Later, then President Fakhruddin Ali Ahmed proclaimed a state of national emergency from June 25, 1975.

In the excerpts, S.N. Mathur, then director of the Intelligence Bureau, is quoted as cautioning the police brass: “The persistent tactics of sabotage and violence by certain sections among the underground Opposition leaders like George Fernandez, the Socialist party leader, was causing all of us great concern.”

In March 1975, Gandhi also heaped praise on the police forces , especially the CRPF, in dealing with the rising “political violence” in the country even as she expressed concern over the “great amount of intimidation of the police and the judiciary”. She raised alarm over “the cult of violence” growing in the country. “If the Opposition parties or those involved in the agitations feel that things are not going their way, then immediately they start a whole campaign of propaganda,” she said. She referred to the assassination of Mahatma Gandhi to shock at the media reports on the assassination of then railway minister Lalit Narayan Mishra.

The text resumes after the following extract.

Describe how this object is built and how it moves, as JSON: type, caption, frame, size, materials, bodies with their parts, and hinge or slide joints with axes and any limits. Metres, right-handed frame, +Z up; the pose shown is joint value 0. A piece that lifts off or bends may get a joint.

“Assassination is not new, political leaders have been assassinated in different parts of the world. Mahatma Gandhi was assassinated here. But that immediately the blame for the assassination should be put on those who were friends and supporters of Mishra this the world has not seen before,” she said.

The book begins by documenting the address of the country’s first home minister, Sardar Patel, in 1950 where he advised the police brass not to “take a complacent view of things” and has foreword messages by national security adviser Ajit Doval and Union home minister Rajnath Singh.